The L/S section appears relatively narrower compared to the sections that did grow, which could indicate it has been slightly modified.
There are a few duplicated/grown structures, which might be queues for loads and stores. My die-shot-fu isn't good enough to know which one is which. The more obviously duplicated structure may be a pair of store queues.

The FP unit appears to have rotated a bunch of components 90 degrees, and doubled the capacity of the register file. The two halves of each bank of registers aren't physically identical. This may be a legacy/full vector set distinction.
For what it's worth, what watchimpress stated is the retire control is duplicated. There were already two banks, one per thread with the original dual-threaded FPU. This could mean it's now able to support four.

I think there is still an upper/lower data path split, but I'm not sure which way is best to handle it.
The units themselves have a double pink line through the middle, which may be a way to separately gate each half.
It may be better to rotate the whole FPU 90 degrees. Instead of it being left:right=Hi:Lo, it's left=register file 0, right=register file 1.
Each half would have its own Hi:Lo split. There seems to be some extra routing going on between the upper and lower halves of each side to permit shuffling between them.
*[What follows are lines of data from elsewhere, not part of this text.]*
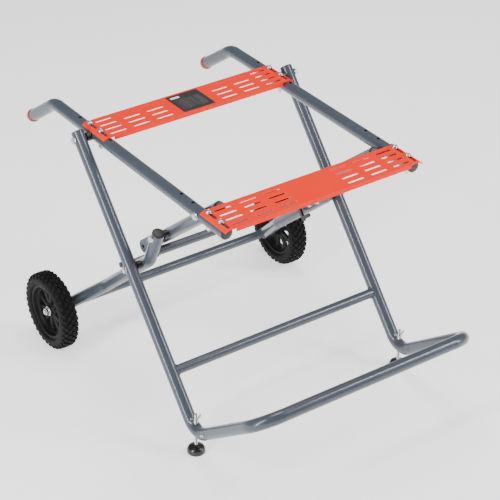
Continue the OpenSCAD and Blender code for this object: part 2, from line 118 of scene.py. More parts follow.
class Finish:
    """A material being mixed: its shader, and the place on the piece."""

    def __init__(self, name, **constants):
        self.material = bpy.data.materials.new(name)
        self.material.use_nodes = True
        tree = self.material.node_tree
        tree.nodes.clear()
        self.shader = tree.nodes.new("ShaderNodeBsdfPrincipled")
        target = tree.nodes.new("ShaderNodeOutputMaterial")
        tree.links.new(self.shader.outputs[0], target.inputs[0])
        self.field = Field(tree)
        self.place = self.field.node("ShaderNodeTexCoord", out=3)
        for key, value in constants.items():
            self.shader.inputs[key.replace("_", " ")].default_value = value

    def feed(self, **fields):
        for key, value in fields.items():
            self.field.tree.links.new(value.socket, self.shader.inputs[key.replace("_", " ")])
        return self.material


def grey_enamel():
    """Metallic enamel on steel tube: fine flake, orange peel, dull patches and rubbed marks."""
    mix = Finish("grey_enamel", Coat_Weight=0.3, Coat_Roughness=0.06)
    mix.shader.inputs["Specular IOR Level"].default_value = 0.3
    field, place = mix.field, mix.place
    cloud = field.noise(place, 7.0, 3.0)
    flake = field.node("ShaderNodeTexVoronoi", None, {"Vector": place, "Scale": 1500.0}, out=1)
    flake = field.node("ShaderNodeSeparateColor", None, {0: flake})
    rubs = field.noise(place, 60.0, 6.0, 0.65).above(0.68, 0.76)
    dust = field.noise(place, 24.0, 5.0, 0.6).above(0.5, 0.85)
    colour = field.tint(cloud, (0.053, 0.064, 0.084, 1), (0.063, 0.076, 0.098, 1))
    colour = field.tint(flake * 0.10, colour, (0.19, 0.22, 0.25, 1))
    colour = field.tint(rubs * 0.10, colour, (0.18, 0.19, 0.20, 1))
    colour = field.tint(dust * 0.06, colour, (0.18, 0.18, 0.175, 1))
    peel = field.noise(place, 260.0, 2.0) + flake * 0.12
    return mix.feed(
        Base_Color=colour,
        Metallic=0.2 - rubs * 0.1 - dust * 0.05,
        Roughness=0.27 + cloud * 0.03 + dust * 0.05 + rubs * 0.06,
        Normal=field.bumped(peel, 0.00006, 0.4),
    )


enamel = grey_enamel()


def recoat(material, *nodes):
    """Gives CAD pieces their finish."""
    for node in nodes:
        solid = frame["nodes"][node]
        solid.data.materials.clear()
        solid.data.materials.append(material)


recoat(enamel, "left_rail", "right_rail")

# ---------------------------------------------------------------------------
# Handle end caps and rail plugs. The caps are orange vinyl, dipped thick and
# pushed over the tube ends; the plugs are black nylon with a domed face.


def lathe(profile, steps, closed=False):
    """A turned shape along +X. The profile is (radius, distance along) pairs."""
    shape = bmesh.new()
    rings = []
    for radius, along in profile:
        if radius < 1e-7:
            rings.append([shape.verts.new((along, 0, 0))])
            continue
        rings.append([
            shape.verts.new((along, radius * math.cos(a), radius * math.sin(a)))
            for a in (2 * math.pi * i / steps for i in range(steps))
        ])
    pairs = list(zip(rings, rings[1:] + rings[:1])) if closed else list(zip(rings, rings[1:]))
    for one, two in pairs:
        for i in range(steps):
            j = (i + 1) % steps
            corners = [one[i % len(one)], one[j % len(one)], two[j % len(two)], two[i % len(two)]]
            face = list(dict.fromkeys(corners))
            if len(face) > 2:
                shape.faces.new(face)
    bmesh.ops.recalc_face_normals(shape, faces=shape.faces)
    mesh = bpy.data.meshes.new("turned")
    shape.to_mesh(mesh)
    shape.free()
    return mesh


def aimed(mesh, direction, centre):
    """The mesh, turned so that its +X points along direction, and moved to centre."""
    turn = Vector((1, 0, 0)).rotation_difference(Vector(direction)).to_matrix().to_4x4()
    made = mesh.copy()
    made.transform(Matrix.Translation(centre) @ turn)
    return made


def joined(meshes):
    shape = bmesh.new()
    for mesh in meshes:
        shape.from_mesh(mesh)
    made = bpy.data.meshes.new("joined")
    shape.to_mesh(made)
    shape.free()
    return made


def piece(name, mesh, material, body, replaces=(), crease=0.6):
    """Puts a finished mesh on a body."""
    mesh.materials.clear()
    mesh.materials.append(material)
    mesh.shade_smooth()
    mesh.set_sharp_from_angle(angle=crease)
    made = bpy.data.objects.new(name, mesh)
    bpy.context.scene.collection.objects.link(made)
    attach(made, body)
    if replaces:
        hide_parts(*replaces)
    return made


def orange_vinyl():
    """Dipped vinyl: soft gloss, slight flow marks and grubby from hands."""
    mix = Finish("orange_vinyl", Coat_Weight=0.1, Coat_Roughness=0.3)
    field, place = mix.field, mix.place
    grime = field.noise(place, 45.0, 4.0).above(0.5, 0.8)
    flow = field.noise(place, 120.0, 2.0)
    colour = field.tint(grime * 0.35, (0.62, 0.022, 0.004, 1), (0.30, 0.02, 0.008, 1))
    return mix.feed(
        Base_Color=colour,
        Roughness=0.36 + grime * 0.2 + flow * 0.06,
        Normal=field.bumped(flow, 0.0003, 0.5),
    )


def black_nylon():
    """Moulded nylon: fine spark-eroded grain, a little dust and paler scuffs."""
    mix = Finish("black_nylon")
    field, place = mix.field, mix.place
    grain = field.node("ShaderNodeTexVoronoi", None, {"Vector": place, "Scale": 1300.0})
    dust = field.noise(place, 55.0, 5.0, 0.6).above(0.5, 0.82)
    scuff = field.noise(field.stretched(place, (1, 0.2, 0.7)), 190.0, 4.0).above(0.64, 0.72)
    colour = field.tint(dust * 0.16, (0.0055, 0.0055, 0.0062, 1), (0.05, 0.048, 0.046, 1))
    colour = field.tint(scuff * 0.22, colour, (0.10, 0.10, 0.10, 1))
    return mix.feed(
        Base_Color=colour,
        Roughness=0.36 + dust * 0.2 + scuff * 0.12,
        Normal=field.bumped(grain, 0.00012, 0.5),
    )


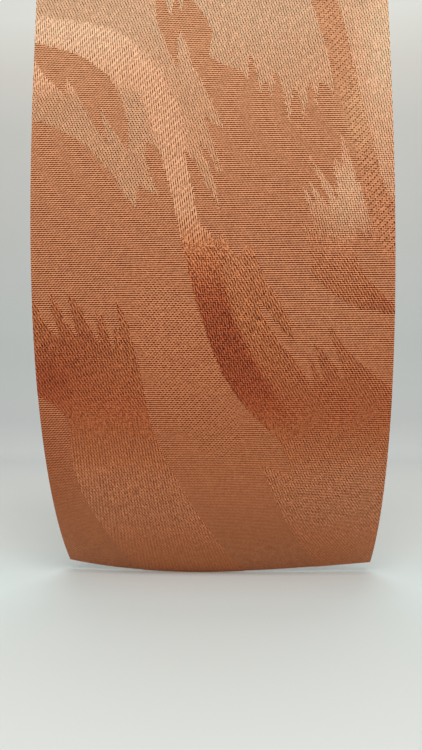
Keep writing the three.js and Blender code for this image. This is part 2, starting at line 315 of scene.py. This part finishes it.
def place_upright(across, down, height):
    """The curl's centreline, moved back by the cup across the width and forwards by the height.

    The cup is its growth down the curl times depth times side squared, plus skew times side times one less
    side squared, where side runs from -1 to 1 across the cloth. A place across comes nearer to the middle
    by a sixth of the squared slope of the cup, because the cloth's width is measured along its arc.
    """
    side = across / HALF_WIDTH
    growth = along_curl(down) ** CUP_GROWTH
    cup = growth * (CUP_DEPTH * side**2 + CUP_SKEW * side * (1 - side**2))
    slope = 2 * growth * CUP_DEPTH * side / HALF_WIDTH
    angle = curl_angle(down)
    back, up = centreline(down)
    behind = cup - height
    return across * (1 - slope**2 / 6), back + behind * np.cos(angle), up + behind * np.sin(angle)


def plumb_angle():
    """The angle that brings the middle of the cloth's weight under its top edge, from four strips of it."""
    down = (np.arange(CENTRELINE_STEPS) + 0.5) * VANE_LENGTH / CENTRELINE_STEPS
    sides = STRIP_MIDDLES * HALF_WIDTH
    _, back, up = place_upright(sides + 0 * down, down + 0 * sides, 0)
    return math.atan2(back.sum(), -up.sum())


def place(across, down, height):
    """Places on the hanging cloth, in metres: the upright ones turned by the plumb angle about the top."""
    x, y, z = place_upright(across, down, height)
    angle = plumb_angle()
    turned_y = y * math.cos(angle) + z * math.sin(angle)
    turned_z = z * math.cos(angle) - y * math.sin(angle)
    return np.stack([x, turned_y, turned_z], -1) * MM


def stretches_of(outline):
    """The parts of a closed outline that run steadily down the cloth, each from its top down."""
    points = np.array(outline, float)
    ways = np.sign(np.roll(points[:, 1], -1) - points[:, 1])
    starts = [i for i in range(len(points)) if ways[i] != ways[i - 1]]
    stretches = []
    for start, end in zip(starts, starts[1:] + [starts[0] + len(points)]):
        if ways[start] != 0:
            part = points[np.arange(start, end + 1) % len(points)]
            stretches.append(part if ways[start] > 0 else part[::-1])
    return stretches


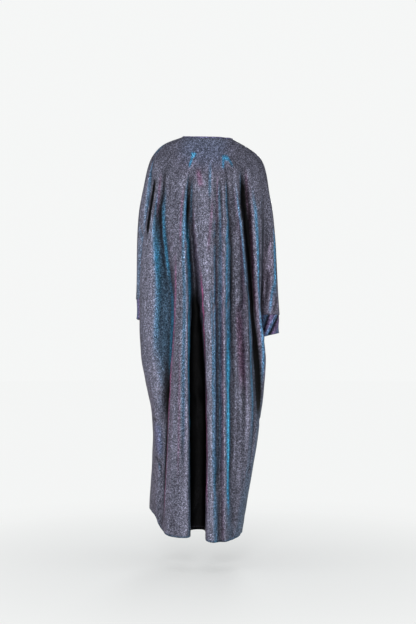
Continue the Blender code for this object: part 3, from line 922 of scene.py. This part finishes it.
def shimmer_finish(name, looks, base):
    """Cloth woven with metallic yarn, with a fine grain. Its blue and rose are painted sheen by
    the fold, its dark marks painted shade, and its crests a painted highlight.
    """
    finish = Finish(name)
    along = finish.node("ShaderNodeUVMap", {"uv_map": FLAT_MAP})
    place = finish.node("ShaderNodeTexCoord", output="Object")
    teal, rose, dark, crest = map(finish.mark, MARKS)
    flank = finish.mix(base, looks.teal_colour, teal.limited())
    flank = finish.mix(flank, looks.cyan_colour, (teal - 1.0).limited())
    flank = finish.mix(flank, looks.rose_colour, rose.limited())
    colour = finish.mix(flank, looks.pink_colour, (rose - 1.0).limited())
    slub = (finish.noise(along, SLUB, 3.0) - 0.5) * SLUB_SHARE
    patch = (finish.noise(along, PATCH, 2.0) - 0.5) * PATCH_SHARE
    fine, coarse = (
        finish.cells(place, looks.grain * MM * wide, looks.grain * MM * high)
        for wide, high in (FINE_GRAIN, COARSE_GRAIN)
    )
    # The metal yarn's own speckle, with its brightest glints painted into the colour as
    # highlights.
    glint = fine * fine * fine
    grain = (glint * GLINT_LIGHT + BETWEEN_GLINTS) * (coarse * 0.45 + 0.78)
    # Painted highlight on crests and painted shade in hollows and under the dark marks.
    hollow = (0.0 - crest).limited()
    relief = 1.0 + crest.limited() * CREST_LIGHT - hollow * HOLLOW_SHADE
    shade = (1.0 - dark.limited() * DARKEST) * (grain + (slub + patch)) * relief
    finish.drive("Base Color", finish.tint(colour, shade))
    finish.drive("Roughness", CLOTH_ROUGHNESS - glint * GLINT_SHINE)
    finish.shader.inputs["Metallic"].default_value = looks.metallic
    finish.shader.inputs["Specular IOR Level"].default_value = CLOTH_SPECULAR
    weave = finish.noise(place, WARP, 1.0) * 0.5 + finish.noise(place, WEFT, 1.0) * 0.35
    finish.bump(weave + fine * 0.4, WEAVE_HEIGHT)
    return finish.material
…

There's a slight break in the symmetry of the left and right sides, however, particularly in the lower right. There may be some special functions that use different hardware there. There is some additional routing in the lower half that could explain how one half could still use whatever special hardware is on the other side.
This may also explain the potentially narrower depiction of the FPU in some slides, which went form 2 FMAC+ 2MMX(one being also FSTORE) to 2 FMAC + 1MMX. The hardware would be mostly the same, but the common case would be that each thread can only see its side of the FPU and other ops that could cross to the other side have the one port doing double-duty.